Par ailleurs, la biographie ne prend pas fin avec la mort de Péguy. Le dernier chapitre détaille la réception de Péguy en distinguant trois périodes. De 1914 aux années 1920, c’est le poète mort au champ d’honneur qui est mis en avant sous la forme de traits stéréotypés : le patriote héroïque, l’incarnation de la race française. Géraldi Leroy évoque la position maurrassienne, celle des catholiques et celle des périodiques de gauche, assez peu représentée. Pour les années 1930, l’auteur passe en revue à nouveau la presse de des deux bords politiques et les catholiques. Il souligne à juste titre que la spécificité de la période ne se résume pas à la récupération fascisante de Péguy. Il est en vogue, car il entre en résonance avec l’esprit des années 1930, en particulier le désir d’une révolution, et il sert également de référence au moment de la montée des périls. Enfin, la figure de Péguy est plus fortement mobilisée encore pendant l’Occupation, par des idéologies antagonistes.

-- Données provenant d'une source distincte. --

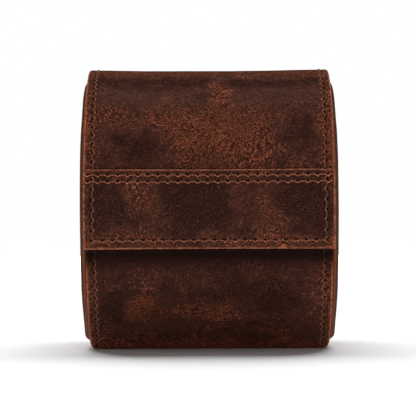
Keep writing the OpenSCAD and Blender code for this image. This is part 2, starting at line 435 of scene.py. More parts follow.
def leather_material(m):
    """Waxed brown leather: dark ground, redder and more open in grain where it was bent and rubbed and
    where light is painted in, with a grey painted sheen, pale raw edges, an orange-brown tinge on the
    cheeks' rims, and painted shade."""
    colours, uv = case_colours(), m.pattern()
    broad = m.noise(uv, 7.0, 3.0, 0.55, 0.3)
    cloud = m.noise(uv, 26.0, 5.0, 0.62, 0.5)
    height = grain(m, uv)
    fine = m.noise(uv, 420.0, 2.0, 0.6)
    tone = m.plus(m.times(broad, 0.5), m.times(cloud, 0.5))
    # The rub value lifts the tone where the leather was rubbed, and low on the wall where light is painted
    tone = m.plus(tone, m.times(m.value("rub"), 0.24))
    open_grain = m.remap(tone, 0.40, 0.70, 0.22, 1.0)
    ridges = m.times(m.remap(height, 0.44, 0.78), open_grain)
    valleys = m.times(m.remap(height, 0.48, 0.26), open_grain)
    sheen_haze = m.remap(cloud, 0.35, 0.6, 0.3, 0.9)
    worn = m.remap(m.noise(uv, 70.0, 4.0, 0.65), 0.34, 0.62, 0.15, 1.0)
    ground = m.layered(
        colours.leather_dark,
        (m.remap(tone, 0.30, 0.58), colours.leather),
        (m.remap(tone, 0.50, 0.88), colours.leather_rubbed_and_lit),
        (m.times(ridges, 0.66), colours.leather_ridge),
        (m.times(valleys, 0.92), colours.crease_and_shade),
        (m.remap(fine, 0.52, 0.80, 0.0, 0.30), colours.leather_ridge),
        (m.remap(fine, 0.48, 0.20, 0.0, 0.60), colours.crease_and_shade),
        # Painted sheen: the grey shine of the light on the flap's crown and on the cheeks' faces
        (m.times(m.value("bloom"), sheen_haze), colours.leather_painted_sheen),
        (m.times(m.value("edge"), worn), colours.raw_edge),
        (m.value("inside"), colours.flesh_side),
        # Painted shade: the flap's shadow on the wall, a shadow along the band's top edge and shade in the
        # cheeks' joints; on the band it also draws the tooled line
        (m.value("shade"), colours.crease_and_shade),
        (m.times(m.value("warm"), 0.85), colours.lining_edge),
    )
    relief = m.plus(m.times(height, open_grain), m.times(fine, 0.10))
    return m.finish(
        Base_Color=ground,
        Roughness=m.remap(height, 0.35, 0.7, 0.60, 0.44),
        Normal=m.bump(relief, 0.7 * MM, 0.9),
        Specular_IOR_Level=0.025,
    )


def thread_material(m):
    """Waxed linen thread: two plies that twist round each other, with darker gaps between them."""
    colours, uv = case_colours(), m.pattern()
    diagonal = {"bands_direction": "DIAGONAL"}
    ply = m.node("ShaderNodeTexWave", diagonal, Vector=uv, Scale=55.0, Distortion=0.6).outputs["Fac"]
    return m.finish(
        Base_Color=m.layered(
            colours.thread_dark,
            (m.remap(ply, 0.1, 0.7), colours.thread),
            (m.remap(m.noise(uv, 40.0, 3.0), 0.35, 0.7, 0.0, 0.6), colours.thread_dark),
            # Painted shade on the thread, in the near-black of a hole
            (m.value("shade"), colours.hole),
        ),
        Roughness=0.55,
        Normal=m.bump(ply, 0.12 * MM, 0.8),
        Specular_IOR_Level=0.15,
    )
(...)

La conclusion énumère les principaux points qui font que Péguy « ne cesse de parler à notre temps », ouvrant à nouveau utilement la biographie sur l’histoire des idées et sur le présent. À ce titre, cet ouvrage, très clair dans son érudition, n’intéressera pas les seuls spécialistes de Péguy. Il sera très utile à qui souhaite se plonger dans l’esprit d’une époque, ses débats politiques, sociaux, littéraires, et à qui souhaite comprendre comment Péguy a pu nourrir de sa pensée tout le XXe siècle et combien il est encore actuel.



Aude Bonord





Géraldi Leroy, Charles Péguy, L’inclassable, Armand Colin, 2014.